Developers Have Been Encouraged by Recent Market Conditions
From 1990 to 2019 total market supply rose from 15 million units to 21 million units, a 40% increase. During the same time period, the U.S. population increased by only 30%. So with this increase, we should be seeing a decrease in pricing. Right?
Prices Aren’t Falling in Line With Supply
Well, of the top 100 markets in the Nation only six saw a decrease in YoY rental pricing at the end of Q1 2019, according to Zillow. As you can see in the following graph, occupancy rates have hardly budged upwards. The market is absorbing these new units without blinking. Why has demand remained this strong for this long?
The Demographics Driving Demand
A large part of this can be explained by changing demographics. Simply put, many more households are choosing to rent their home. Many too, have been forced out of the housing market due to soaring home prices. Younger Gen Xers and older Millennials are choosing to delay marriage and raising a family and instead stay in metropolitan areas.
“Rental rates have also risen notably among those ages 35 to 44. In 2016, about four-in-ten (41%) households headed by someone in this age range were renting, up from 31% in 2006,” according to Pew Research. Other age groups are choosing to rent more, as well. Baby boomers are opting to downsize more often due to higher divorce rates and delayed retirements. But it is the 35 to 44-year-olds that have had the most significant change this last decade.
How Communities Are Retaining Young Households
While this has certainly been the trend of the last decade there are many demographers and economists who believe the influx of millennials into cities and apartments is starting to wane. An article in The New York Times entitled “Peak Millennial? Cities Can’t Assume a Continued Boost From the Young”, Dowell Myers, a professor of demography, suggests that growth for urban living is likely to stall in the coming years.
Many communities have embraced this demographic of young professionals by offering amenities such as boutique coffee, power gyms, and “think spaces” with wi-fi and meeting areas. However, some communities are looking ahead, as Myers is, to address the needs of the aging millennial. Communities such as Jackson Park, a luxury community in Long Island, are offering family-friendly amenities and resources. “In a national survey of city-dwelling families, Tishman Speyer and Common found the cost of childcare and sense of community were top concerns,” writes Gail Kalinoski from Multi-Housing News. To address these concerns, Jackson Park is offering membership to an app that allows families to “arrange on-demand childcare services, network with other building members and have access to family-oriented programs and services like swimming lessons, holiday parties, and cooking classes.”

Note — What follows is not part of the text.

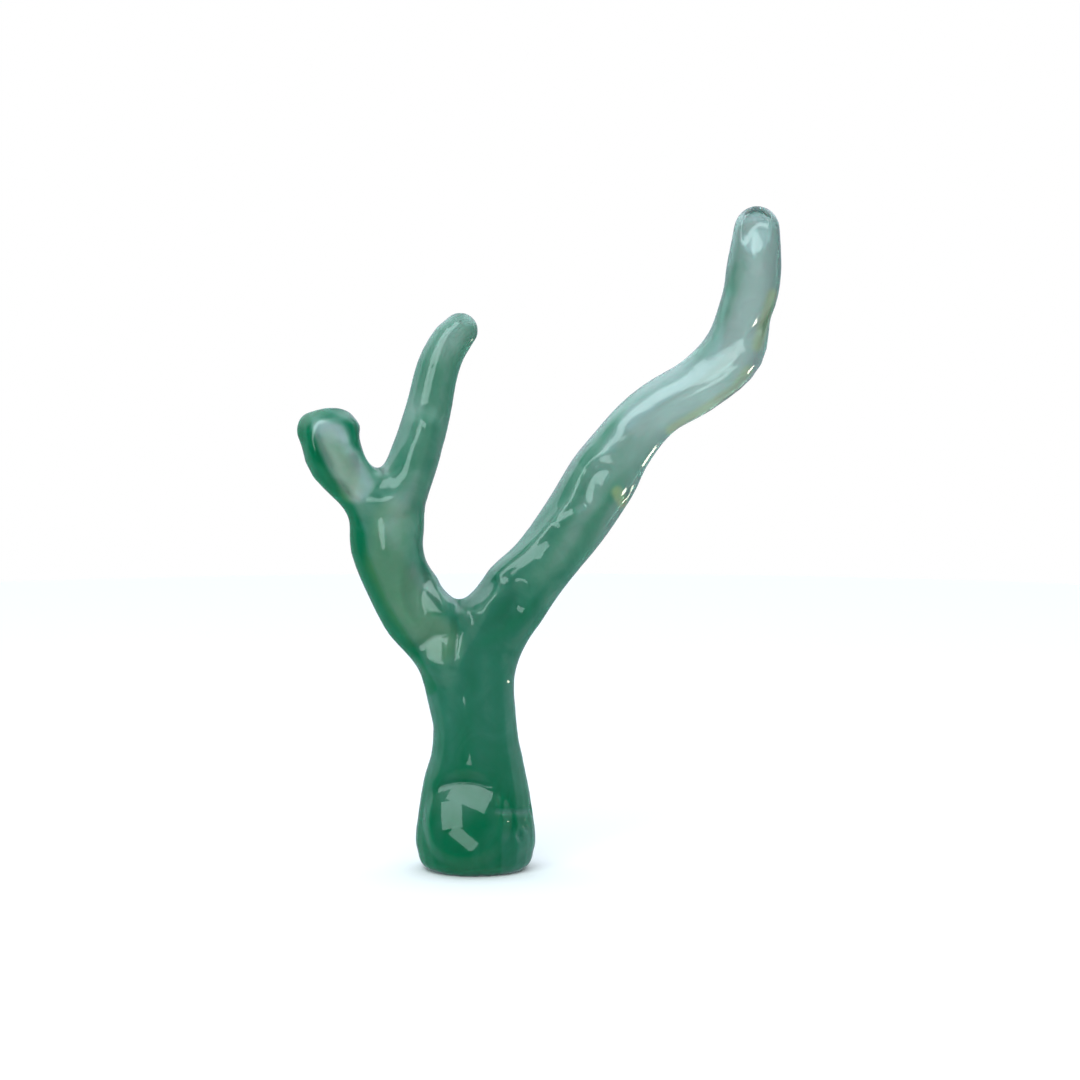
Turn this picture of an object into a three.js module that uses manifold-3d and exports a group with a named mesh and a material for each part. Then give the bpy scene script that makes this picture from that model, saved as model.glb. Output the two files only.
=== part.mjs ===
// A hand-formed ornament of translucent green glass in the shape of a staghorn coral.
//
// One stem rises from a flared foot with a flat base and forks twice. At the first fork a long
// branch leaves to the right and a stout limb to the left. At the second fork the limb carries a
// short blunt knob and a longer bent finger. The glass is one continuous piece; it is divided here
// at the two forks, so each limb can be handled as a solid of its own.
//
// Millimetres, +Z up, +X towards the long branch's tip, -Y towards the front.
// The origin is the centre of the flat base.

import * as THREE from "three";
import { mergeVertices } from "three/addons/utils/BufferGeometryUtils.js";
import Module from "manifold-3d";

const wasm = await Module();
wasm.setup();

// ---- Driving dimensions -------------------------------------------------------------------------

const TRUNK_HALF_WIDTH = 13.9; // the neck, at its narrowest
const LONG_HALF_WIDTH = 9.2;
const LIMB_HALF_WIDTH = 11.7;
const KNOB_HALF_WIDTH = 7.6;
const FINGER_HALF_WIDTH = 7.7;

const DEPTH_SHARE = 0.9; // front-to-back thickness of a limb beside its width
const FOOT_EDGE_RADIUS = 5.2; // rounding between the flat base and the flared side
const FOOT_WIDTH_SHARE = 1.38; // half-width where that rounding ends, as a share of the neck's
const CUT_GAP = 0.3; // left between neighbouring solids at a fork
const RING_STEP = 3.7; // distance between sections along a limb
const RING_SIDES = 24;
const CAP_RINGS = 5; // sections in a rounded end
const MELT_PASSES = 9; // how often the surface at a fork is eased

// ---- Materials ----------------------------------------------------------------------------------

function glass(color, roughness) {
  return new THREE.MeshStandardMaterial({ color, roughness, metalness: 0 });
}

const deepGreen = glass(0x1f7254, 0.08);
const midGreen = glass(0x4f8c72, 0.08);
const paleGreen = glass(0x8fb9ac, 0.08);

// ---- Limbs: sections swept along a curve --------------------------------------------------------

// A section's centre, and its half-width and half-depth as shares of the limb's own half-width.
function section(x, y, z, width, depth = width * DEPTH_SHARE) {
  return { centre: new THREE.Vector3(x, y, z), size: new THREE.Vector3(width, depth, 0) };
}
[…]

Addressing the needs and desires of the tenants is nothing new in the apartment industry. “For decades the term amenity creep has been current,” writes PWC in their annual “Emerging Trends in Real Estate” report. Amenities like herb gardens, rooftop bars, and even fire caves(!) help to create a sense of community. Tenants respond to these efforts with predictable behavior: they renew their lease. Resident retention matched in an all-time high in 2018, according to RealPage Data.
While it may be difficult or even impossible for every community to install a fire cave or a rooftop garden it is not impossible to create a positive social fabric. Whether a community chooses to offer an app like Kin to bring families together, or just have social events, it can help boost retention rates.
Marketing in Today’s Rental Market
Despite record renewals, just over half of renters re-signed their lease. Turnover is a natural part of this business and attracting new prospects will always be integral.
Marketing a community requires an understanding of the prospect’s preferences while also understanding its own identity. When a brand can articulate its identity honestly, it builds trust with the consumer.
Examine this top performing Facebook ad, “[Community Name] offers brand new apartments with the urban sophistication of downtown Austin and the beauty of Texas Hill Country. Lease Now!” Can you imagine how that would entice a demographic on the verge of starting a life in the suburbs but not quite ready to leave their amenities behind? A photo of the lush hills and the sleek design of the community was attached to the ad as evidence to their claim.
A community forms its identity when it can zero in on the core benefits it offers renters and how those may be unique from other communities in the area.
Conclusion
Historically high supply increases emerged from greater access to financial capital, favorable market conditions, and affordable housing incentives. February’s historic supply increase may not be the last. Housing starts of 5 units or more have been historically elevated over the last three years and will be set to open soon. Supply, given reasonable construction progress, is predictable. Demand is more difficult. Preferences change. Retention rates are at all times because the preferences have been met. As Jackson Park shows, the needs of the aging Millennial can be anticipated even as they enter a different stage of their lives.